Look 4 — My Mister: Lee Ji-an (이지안)
The outfit: Monochrome dark oversized puffer + slim joggers.
This is oversized minimalism at its best. Everything is muted, everything is intentional, and the contrast between the bulky puffer and the slim silhouette below is the whole look. If you want the real Korean buy, Descente Allterrain’s padded jacket sits at ₩380,000 (~$280 USD) — it’s an investment but a legitimate one.
Budget path: Zara Korea’s equivalent padded coat runs ~₩89,000 (~$65 USD), and Olive Young’s seasonal house brand padded vests are a surprisingly strong dupe for the monochrome puffer aesthetic. Check the Olive Young app when their seasonal drops hit — they sell out fast.
The Korean Oversized Formula: 3 Rules Koreans Never Break
Understanding why these looks work means understanding what Koreans don’t do, not just what they do. Break any of these three rules and the whole outfit tips from intentional into sloppy.
Rule 1: The 포인트 핏 (Point Fit) Balance
One item gets to be oversized. Everything else earns its place by being fitted, minimal, or structured. The Im Sol hoodie works because the biker shorts are tight. The Cha-young blazer works because the tee underneath is fitted. The ratio is always volume vs. precision — never volume vs. more volume.
A common mistake: pairing an oversized top with wide-leg trousers AND chunky sneakers. Pick two of those three. The third element needs to pull the look back in.
Rule 2: The Tuck or Drape Decision
Korean oversized styling almost never just hangs loose and calls it a day. There’s always a deliberate choice: either the hem is half-tucked to signal the waistline, or the piece is draped/layered to create intentional asymmetry. The untucked, unstyled look reads as undressed, not cool. Even when the silhouette is completely relaxed, there’s a hand that shaped it.
Rule 3: One Loud, Everything Quiet
If the oversized piece has texture, pattern, or color, the rest of the outfit is muted. The Deok-seon stripe sweater gets white sneakers and neutral trousers — not bold bottoms competing for attention. The Lee Ji-an puffer is dark and monochrome specifically so it can dominate without fighting anything else. Korean street style very rarely doubles up on statements.
Fit Hacks for Non-Korean Body Types
This is the section that most K-fashion content completely skips, which is exactly why it’s here. Korean sizing and Korean proportions are not universal — and buying the same piece and expecting the same result without adjusting for your body is where the look falls apart.
These are practical adjustments, not disclaimers.

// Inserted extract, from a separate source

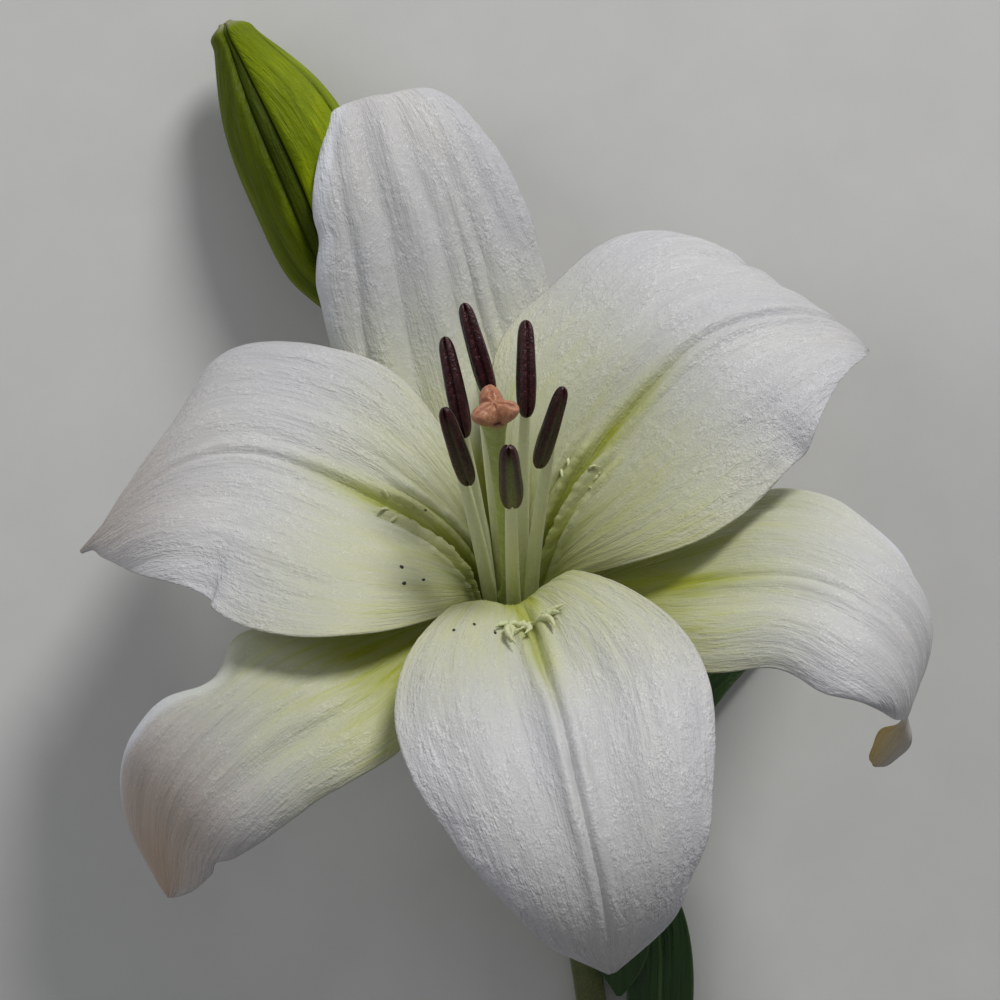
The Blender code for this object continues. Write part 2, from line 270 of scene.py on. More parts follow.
# %% The shape of each petal's surface
SURFACES = {
    "petal_left": dict(
        seed=1.0,
        rough=1.0,
        roll=((0, 0, 0, 0, 0), (0, 0, -20, -70, -30)),
        roll_from=(0.8, 0.78),
        ribs=(3.2, 0.35, 0.9, 1.6, 0.05, 0.85),
        folds=(
            (14, 5, 0.9, 0.25, 0.95), (-16, 7, -0.8, 0.2, 0.9), (-30, 6, 0.8, 0.3, 0.95),
            (17, 2, -0.8, 0.6, 1),
        ),
        bites=((1, 0.94, 9.5, 0.045), (1, 0.845, -1.2, 0.04), (-1, 0.95, 1.5, 0.03)),
        nectary=(2.8, 1.5, 0.38),
    ),
    "petal_right": dict(
        seed=2.0,
        rough=1.0,
        roll=((0, 0, 0, -40, -60), (0, 0, 0, 0, 0)),
        roll_from=(0.72, 0.85),
        ribs=(3.2, 0.9, 0.7, 1.9, 0.03, 0.98),
        folds=(
            (-12, 4, 0.8, 0.3, 0.95), (-22, 3, -0.8, 0.4, 1), (-35, 2.0, -1.8, 0.6, 1.15),
            (13, 5, -0.9, 0.2, 0.95),
        ),
        bites=((-1, 0.90, 5.0, 0.035), (-1, 0.935, 1.8, 0.03)),
        nectary=(2.8, 1.5, 0.40),
    ),
    "petal_front": dict(
        seed=3.0,
        rough=1.0,
        roll=((0, 0, 0, -10, 0), (0, 0, 0, -10, 0)),
        roll_from=(0.85, 0.85),
        ribs=(3.0, 1.2, 1.0, 1.7, 0.24, 1.0),
        folds=(
            (0, 8, -3.4, 0.08, 0.62), (11, 5.5, -1.5, 0.3, 0.98), (-12, 6, -1.6, 0.3, 0.98),
            (24, 7, 0.9, 0.3, 0.9),
        ),
        bites=((-1, 0.94, -4.2, 0.05), (1, 0.94, -3.0, 0.05)),
    ),
    "sepal_back": dict(
        seed=4.0,
        rough=0.8,
        roll=((0, 0, -15, -25, -10), (0, 0, -10, -25, -10)),
        roll_from=(0.82, 0.82),
        ribs=(3.5, 0.2, 0.0, 2.0, 0.08, 0.9),
        folds=(
            (0, 3.4, 1.5, 0.1, 1.0), (-17, 4.0, 1.4, 0.15, 1.0), (-10, 2.6, -1.5, 0.15, 1.0),
            (5.5, 2.0, -0.9, 0.2, 1.0), (12, 1.2, -1.5, 0.22, 0.78), (17, 1.6, -1.1, 0.3, 0.85),
            (-22, 1.6, -0.8, 0.3, 1.0), (26, 2.0, -0.7, 0.4, 1.0),
        ),
        rim=(-1, 6.0, 2.4, 0.35, 1.1),
        bites=((-1, 0.69, 1.3, 0.03), (-1, 0.61, -0.6, 0.03), (-1, 0.93, -1.0, 0.04)),
    ),
    "sepal_left": dict(
        seed=5.0,
        rough=0.5,
        roll=((0, 0, -30, -30, 0), (0, -5, -12, -5, 0)),
        roll_from=(0.78, 0.66),
        ribs=(3.3, 0.2, 0.1, 1.5, 0.1, 0.95),
        folds=(
            (5.5, 1.2, 0.50, 0.25, 0.85), (0, 2.2, 0.45, 0.2, 0.8), (-6.5, 1.6, 0.55, 0.25, 0.8),
            (-14, 2.6, 0.6, 0.3, 0.8), (11.5, 2.4, -0.9, 0.4, 1.0), (-19, 3, -0.8, 0.3, 0.9),
        ),
        rim=(1, 8.0, 1.4, 0.48, 0.99),
        bites=(
            (1, 0.60, 2.6, 0.045), (1, 0.52, -1.8, 0.04), (1, 0.70, -1.4, 0.05),
            (-1, 0.85, 2.0, 0.02), (1, 0.92, -3.0, 0.05),
        ),
        blunt=0.93,
    ),
    "sepal_right": dict(
        seed=6.0,
        rough=0.45,
        roll=((0, -4, -12, -14, 0), (0, 0, -15, -30, 0)),
        roll_from=(0.68, 0.78),
        ribs=(2.4, 0.25, 0.35, 1.8, 0.1, 0.85),
        folds=(
            (-26, 2.8, -0.9, 0.2, 1.0), (-13, 3.5, 0.5, 0.2, 0.9), (8, 4, -0.4, 0.2, 0.9),
            (16, 5, 0.5, 0.3, 0.9),
        ),
        rim=(-1, 6.0, 1.5, 0.26, 0.90),
        bites=(
            (-1, 0.885, 4.6, 0.035), (1, 0.885, 4.6, 0.035), (-1, 0.97, 1.2, 0.03), (1, 0.97, 1.2, 0.03),
            (-1, 0.82, -1.8, 0.05), (1, 0.78, -2.0, 0.05),
        ),
        blunt=0.955,
        twist=(0.87, 0.93),
    ),
}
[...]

If you’re under 165cm: Oversized pieces will eat your proportions whole. The fix is always the waistline — belt the oversized sweater or hoodie at your natural waist, or half-tuck it. This creates a visual break that tells the eye where your body is. Without it, the silhouette becomes a tent. The Im Sol look works on shorter frames specifically because the biker shorts anchor the bottom and establish a clear proportion line.

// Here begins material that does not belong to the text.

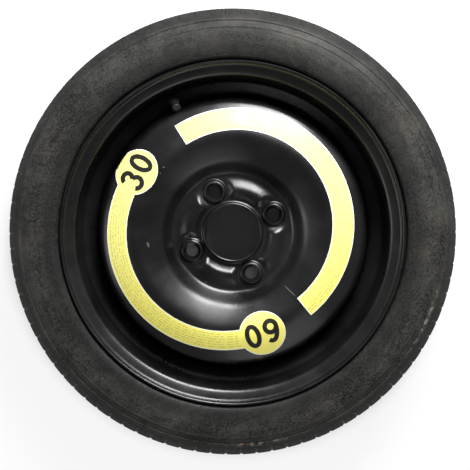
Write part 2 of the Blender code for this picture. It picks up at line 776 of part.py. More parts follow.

If you have a longer torso: Oversized tops will sit lower on you than they do on the model, which can kill the high-waist effect entirely. Tuck the oversized piece into your bottoms — even if it looks bulky — then pull a small amount of fabric back out for that intentional drape. This keeps your waistline visible and lets you control the hem length.

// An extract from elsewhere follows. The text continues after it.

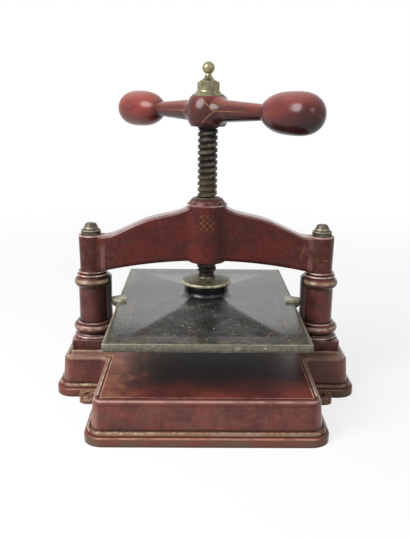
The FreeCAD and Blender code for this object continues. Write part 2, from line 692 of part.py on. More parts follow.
def screw():
    """The main screw, drawn at the crests of its thread."""
    foot = POCKET_FLOOR + SCREW_FOOT_GAP
    relief_top = SCREW_SHOULDER_Z - SHOULDER_LENGTH
    shaft = turned([
        (0, foot),
        (JOURNAL_RADIUS - ENTRY_CHAMFER, foot),
        (JOURNAL_RADIUS, foot + ENTRY_CHAMFER),
        (JOURNAL_RADIUS, THREAD_BOTTOM_Z),
        (SCREW_RADIUS, THREAD_BOTTOM_Z + SCREW_RADIUS - JOURNAL_RADIUS),
        (SCREW_RADIUS, relief_top - RELIEF_LENGTH),
        (RELIEF_RADIUS, relief_top - RELIEF_LENGTH),
        (RELIEF_RADIUS, relief_top),
        (SCREW_RADIUS, relief_top),
        (SCREW_RADIUS, SCREW_SHOULDER_Z),
        (STUD_RADIUS, SCREW_SHOULDER_Z),
        (STUD_RADIUS, STUD_TOP - ENTRY_CHAMFER),
        (STUD_RADIUS - ENTRY_CHAMFER, STUD_TOP),
        (0, STUD_TOP),
    ])
    half = SQUARE_WIDTH / 2
    square = block((-half, half), (-half, half), (SCREW_SHOULDER_Z, SQUARE_TOP))
    square.rotate(ORIGIN, Z_AXIS, HANDLE_ANGLE)
    return shaft.fuse(square).cut(thrust_pin()).removeSplitter()


def thrust_pin():
    reach = THRUST_RADIUS - THRUST_PIN_SHORT
    return radial_pin(THRUST_PIN_RADIUS, -reach, 2 * reach, THRUST_PIN_Z, HANDLE_ANGLE)


def thrust_collar():
    collar = cylinder(THRUST_RADIUS, THRUST_TOP - THRUST_THICKNESS, THRUST_TOP)
    return pierced(collar, JOURNAL_RADIUS).cut(thrust_pin())


def slope(half_run, along_x):
    """A ridge whose two sides sweep up in hollow curves to a narrow flat top."""
    low = PLATEN_TOP - PLATEN_EDGE / 2
    top = PLATEN_TOP + RAISED_HEIGHT
    inner = half_run * RAISED_TOP_SHARE
    middle = (half_run + inner) / 2
    sag_z = PLATEN_TOP + RAISED_HEIGHT / 2 - RAISED_SAG

    def at(run, z):
        return vec(run, 0, z) if along_x else vec(0, run, z)

    edges = [
        Part.makeLine(at(-half_run, low), at(half_run, low)),
        Part.makeLine(at(half_run, low), at(half_run, PLATEN_TOP)),
        arc(at(half_run, PLATEN_TOP), at(middle, sag_z), at(inner, top)),
        Part.makeLine(at(inner, top), at(-inner, top)),
        arc(at(-inner, top), at(-middle, sag_z), at(-half_run, PLATEN_TOP)),
        Part.makeLine(at(-half_run, PLATEN_TOP), at(-half_run, low)),
    ]
    length = PLATEN_DEPTH + PLATEN_WIDTH
    direction = vec(0, length, 0) if along_x else vec(length, 0, 0)
    ridge = Part.Face(Part.Wire(edges)).extrude(direction)
    ridge.translate(direction * -0.5)
    return ridge


def guide_lug(side):
    """A nose on the platen's side edge that runs along the column's rib."""
    x_end = COLUMN_X - RIB_REACH - GUIDE_GAP
    x_root = PLATEN_WIDTH / 2 - GUIDE_LUG_INSET
    x_edge = PLATEN_WIDTH / 2 - BEYOND
    top = PLATEN_TOP + GUIDE_LUG_RISE
    half = GUIDE_LUG_WIDTH / 2
    nose = GUIDE_NOSE_WIDTH / 2
    plan = [(x_root, -half), (x_edge, -half), (x_end, -nose), (x_end, nose), (x_edge, half), (x_root, half)]
    plan_points = [vec(x, y, PLATEN_BOTTOM) for x, y in plan + plan[:1]]
    solid = Part.Face(Part.makePolygon(plan_points)).extrude(vec(0, 0, top - PLATEN_BOTTOM))
    x_under = PLATEN_WIDTH / 2
    x_past = x_end + BEYOND
    under = [(x_under, PLATEN_BOTTOM), (x_past, PLATEN_BOTTOM), (x_past, top - GUIDE_NOSE_DEPTH)]
    under_points = [vec(x, -half - BEYOND, z) for x, z in under + under[:1]]
    across = vec(0, GUIDE_LUG_WIDTH + 2 * BEYOND, 0)
    solid = solid.cut(Part.Face(Part.makePolygon(under_points)).extrude(across))
    return solid if side > 0 else solid.mirror(ORIGIN, X_AXIS)


def platen_boss():
    """The boss, with a hollow skirt that runs out below the surface of the slopes."""
    hollow = (PLATEN_BOSS_RADIUS + SKIRT_HOLLOW[0], PLATEN_TOP + SKIRT_HOLLOW[1])
    skirt = (PLATEN_BOSS_RADIUS + SKIRT_REACH, PLATEN_TOP + SKIRT_BOTTOM)
    return turned([
        (0, PLATEN_TOP),
        (skirt[0], PLATEN_TOP),
        skirt,
        (hollow, (PLATEN_BOSS_RADIUS, PLATEN_TOP + SKIRT_TOP)),
        (PLATEN_BOSS_RADIUS, PLATEN_BOSS_TOP),
        (0, PLATEN_BOSS_TOP),
    ])


def platen():
    x = PLATEN_WIDTH / 2
    y = PLATEN_DEPTH / 2
    corners = [(x, -y), (x, y), (-x, y), (-x, -y)]
    outline = rounded_outline([(*corner, PLATEN_CORNER) for corner in corners], PLATEN_BOTTOM)
    slab = plate(outline, PLATEN_EDGE)
    slab = slab.makeFillet(PLATEN_EDGE_ROUND, edges_at(slab, PLATEN_TOP))
    raised = slope(x - MARGIN, True).common(slope(y - MARGIN, False))
    solid = slab.fuse([raised, platen_boss()] + [guide_lug(s) for s in SIDES.values()])
    return solid.cut(cylinder(POCKET_RADIUS, POCKET_FLOOR, PLATEN_BOSS_TOP + BEYOND)).removeSplitter()


def retaining_cap():
    bore = JOURNAL_RADIUS + RUNNING_CLEARANCE
    hub_bottom = CAP_TOP + CAP_CROWN
    crown_start = CAP_RADIUS - CAP_LIP
    crown_middle = ((crown_start + CAP_HUB_RADIUS) / 2, CAP_TOP + CAP_CROWN * CAP_CROWN_SHARE)
    cap = turned([
        (bore, SPIGOT_BOTTOM),
        (POCKET_RADIUS, SPIGOT_BOTTOM),
        (POCKET_RADIUS, PLATEN_BOSS_TOP),
        (CAP_RADIUS - CAP_EDGE_UNDERCUT, PLATEN_BOSS_TOP),
        ((CAP_RADIUS, PLATEN_BOSS_TOP + CAP_EDGE / 2), (CAP_RADIUS - CAP_EDGE_ROUND, CAP_TOP)),
        (crown_start, CAP_TOP),
        (crown_middle, (CAP_HUB_RADIUS, hub_bottom)),
        (CAP_HUB_RADIUS - CAP_HUB_TAPER, hub_bottom + CAP_HUB_HEIGHT),
        (bore, hub_bottom + CAP_HUB_HEIGHT),
    ])
    half = CAP_NOTCH_WIDTH / 2
    across = (CAP_RADIUS - CAP_NOTCH_DEPTH, CAP_RADIUS + BEYOND)
    notch = block(across, (-half, half), (PLATEN_BOSS_TOP - BEYOND, CAP_TOP + BEYOND))
    notch.rotate(ORIGIN, Z_AXIS, CAP_NOTCH_ANGLE)
    return cap.cut(notch)


def grip_arm():
    """One arm of the handle with its grip, turned about Z and starting at the hub's middle."""
    ledge = ARM_NECK_RADIUS + NECK_LEDGE
    inner_run, inner_rise = GRIP_INNER_HOLD
    outer_run, outer_share = GRIP_OUTER_HOLD
    inner_length = GRIP_WIDEST_REACH - NECK_REACH
    outer_length = GRIP_END_REACH - GRIP_WIDEST_REACH
    holds = [
        (ledge, NECK_REACH),
        (ledge + (GRIP_RADIUS - ledge) * inner_rise, NECK_REACH + inner_length * inner_run),
        (GRIP_RADIUS, GRIP_WIDEST_REACH),
        (GRIP_RADIUS * outer_share, GRIP_WIDEST_REACH + outer_length * outer_run),
        (GRIP_END_FLAT, GRIP_END_REACH),
    ]
    profile = Part.BSplineCurve()
    profile.interpolate([vec(r, 0, z) for r, z in holds])
    corners = [(0, 0), (ARM_FLARE_RADIUS, 0), (ARM_FLARE_RADIUS, ARM_FLARE_START)]
    neck = [(ARM_ROOT_RADIUS, ARM_ROOT_REACH), (ARM_NECK_RADIUS, NECK_REACH), (ledge, NECK_REACH)]
    end = [(GRIP_END_FLAT, GRIP_END_REACH), (0, GRIP_END_REACH), (0, 0)]
    edges = [profile.toShape()]
    for run in (corners, neck, end):
        edges += [Part.makeLine(vec(a[0], 0, a[1]), vec(b[0], 0, b[1])) for a, b in zip(run, run[1:])]
    hollow_r, hollow_z = ARM_FLARE_HOLLOW
    flare_start = vec(ARM_FLARE_RADIUS, 0, ARM_FLARE_START)
    edges.append(arc(flare_start, vec(hollow_r, 0, hollow_z), vec(ARM_ROOT_RADIUS, 0, ARM_ROOT_REACH)))
    return Part.Face(Part.Wire(Part.__sortEdges__(edges))).revolve(ORIGIN, Z_AXIS, 360)


def handle():
    hub = turned([
        (0, SCREW_SHOULDER_Z),
        (HUB_FLAT_RADIUS, SCREW_SHOULDER_Z),
        ((HUB_BULGE_RADIUS, HANDLE_AXIS_Z), (HUB_FLAT_RADIUS, HUB_TOP)),
        (0, HUB_TOP),
    ])
    both = []
    for turn in (90, -90):
        arm = grip_arm()
        arm.rotate(ORIGIN, Y_AXIS, turn)
        arm.translate(vec(0, 0, HANDLE_AXIS_Z))
        arm.rotate(ORIGIN, Z_AXIS, HANDLE_ANGLE)
        both.append(arm)
    half = SQUARE_WIDTH / 2 + SQUARE_FIT
    socket = block((-half, half), (-half, half), (SCREW_SHOULDER_Z - BEYOND, HUB_TOP + BEYOND))
    socket.rotate(ORIGIN, Z_AXIS, HANDLE_ANGLE)
    return hub.fuse(both).removeSplitter().cut(socket)


def handle_washer():
    rim_top = HUB_TOP + FLARE_RIM
    out, up = FLARE_HOLLOW
    return turned([
        (STUD_RADIUS, HUB_TOP),
        (FLARE_FOOT_RADIUS, HUB_TOP),
        (FLARE_FOOT_RADIUS, rim_top),
        ((FLARE_TOP_RADIUS + out, rim_top + up), (FLARE_TOP_RADIUS, FLARE_TOP)),
        (STUD_RADIUS, FLARE_TOP),
    ])


def cap_nut():
    """A hexagon nut with a small spire and a ball on top."""
    flats_top = FLARE_TOP + CAP_NUT_HEIGHT
    shoulder_top = flats_top + CAP_NUT_SHOULDER
    spire_top = shoulder_top + SPIRE_HEIGHT
    corner = CAP_NUT_FLATS / 2 * CORNER_SHARE
    blank = turned([
        (0, FLARE_TOP),
        (corner - CAP_NUT_CHAMFER, FLARE_TOP),
        (corner, FLARE_TOP + CAP_NUT_CHAMFER),
        (corner, flats_top - CAP_NUT_CHAMFER),
        (corner - CAP_NUT_CHAMFER, flats_top),
        (0, flats_top),
    ])
    flats = hexagon(CAP_NUT_FLATS, FLARE_TOP, flats_top, CAP_NUT_ANGLE).common(blank)
    hollow_r, hollow_share = SPIRE_HOLLOW
    spire = turned([
        (0, flats_top - BEYOND),
        (CAP_NUT_SHOULDER_RADIUS, flats_top - BEYOND),
        (CAP_NUT_SHOULDER_RADIUS, flats_top),
        (SPIRE_FOOT_RADIUS, shoulder_top),
        ((hollow_r, shoulder_top + SPIRE_HEIGHT * hollow_share), (SPIRE_NECK_RADIUS, spire_top)),
        (0, spire_top),
    ])
    ball = Part.makeSphere(BALL_RADIUS, vec(0, 0, spire_top + BALL_RADIUS - BALL_SINK))
    hole = cylinder(STUD_RADIUS, FLARE_TOP - BEYOND, STUD_TOP + BEYOND)
    return flats.fuse([spire, ball]).cut(hole)


def on_columns(shape):
    """A shape drawn in the bridge's heights, put on the columns."""
    return shape.translated(vec(0, 0, COLUMN_TOP))


def all_nodes():
    nodes = {"base": base(), "bridge": on_columns(bridge())}
    nodes["screw_bush"] = on_columns(bush())
    nodes["bush_lock_screw"] = on_columns(bush_lock_screw())
    for name, side in SIDES.items():
        nodes[name + "_column"] = column(side)
        nodes[name + "_tie_rod"] = tie_rod(side)
        nodes[name + "_top_nut"] = top_nut(side)
        nodes[name + "_lower_washer"] = lower_washer(side)
        nodes[name + "_lower_nut"] = lower_nut(side)
    nodes["platen"] = platen()
    nodes["retaining_cap"] = retaining_cap()
    nodes["screw"] = screw()
    nodes["thrust_collar"] = thrust_collar()
    nodes["thrust_pin"] = thrust_pin()
    nodes["handle"] = handle()
    nodes["handle_washer"] = handle_washer()
    nodes["cap_nut"] = cap_nut()
    return nodes


os.makedirs("parts", exist_ok=True)
for node, shape in all_nodes().items():
    shape.exportStep("parts/" + node + ".step")
    box = shape.BoundBox
    print(node, len(shape.Solids), shape.isValid(), round(shape.Volume / 1000, 2), "cm3",
          [round(v, 2) for v in (box.XMin, box.XMax, box.YMin, box.YMax, box.ZMin, box.ZMax)])
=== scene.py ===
import json
import math

import bpy
from mathutils import Matrix, Vector


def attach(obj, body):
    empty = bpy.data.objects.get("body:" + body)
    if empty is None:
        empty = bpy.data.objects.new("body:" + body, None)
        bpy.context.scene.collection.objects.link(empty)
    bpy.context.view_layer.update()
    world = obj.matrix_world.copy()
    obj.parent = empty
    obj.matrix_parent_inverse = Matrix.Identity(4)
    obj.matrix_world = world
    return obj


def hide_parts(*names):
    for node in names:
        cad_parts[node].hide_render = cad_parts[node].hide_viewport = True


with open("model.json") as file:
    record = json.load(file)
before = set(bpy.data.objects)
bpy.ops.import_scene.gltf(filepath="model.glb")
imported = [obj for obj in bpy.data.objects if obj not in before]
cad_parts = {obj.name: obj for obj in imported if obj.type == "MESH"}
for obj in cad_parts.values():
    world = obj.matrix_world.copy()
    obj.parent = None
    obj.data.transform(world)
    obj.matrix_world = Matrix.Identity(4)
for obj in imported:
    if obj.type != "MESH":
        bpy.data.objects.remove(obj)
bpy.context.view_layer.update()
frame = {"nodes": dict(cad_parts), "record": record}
nodes = frame["nodes"]

MM = 0.001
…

If you have wider shoulders: The blazer-as-oversized-top formula (Look 3) actually works in your favor. Choose structured oversized pieces that add volume through the body rather than the shoulders — drop-shoulder cuts specifically. Avoid pieces where the shoulder seam sits dramatically off the edge of your actual shoulder, which reads as ill-fitting rather than intentional.
If you’re over 175cm: Korean sizing will run short on you. Oversized pieces become regular-fit or cropped unexpectedly. Check inseam and length measurements before buying on Musinsa — filter for pieces labeled ‘오버핏’ (overfit) rather than just ‘루즈핏’ (loose fit), as overfit pieces are cut with more total length. Bungaejangter sellers often list actual measurements in the description, which makes it easier to confirm.
For all body types — the one consistent rule: If the oversized piece is doing the work, your shoes need to be clean and precise. Beat-up sneakers with an already-loose silhouette pulls the whole look toward messy. Korean street style’s oversized aesthetic reads as intentional partly because the footwear is always fresh. Budget for it accordingly.
Where to Actually Shop This in 2025
Quick cheat sheet for where Korean shoppers are actually buying these looks right now:
- Musinsa (무신사) — Best for current Korean brand oversized pieces. Filter by ‘오버핏’ and sort by review count for the most reliable buys. Ships internationally.
- Bungaejangter (번개장터) — Korean secondhand app, best for vintage-replica finds. Requires a Korean phone number for account setup; use a forwarding service if you’re buying from abroad.
- YesStyle — Ships internationally, decent dupes, but size up consistently and check the ribbing on knitwear before ordering.
- Olive Young app (seasonal drops) — Underrated for padded vests and minimalist puffer pieces. Drops sell fast — turn on notifications.
The full formula isn’t complicated. It’s one oversized piece, worn with intention, sized and proportioned for your actual body. That’s the gap between a K-drama costume and a Halloween approximation of one — and now you have both the pieces and the rules to close it.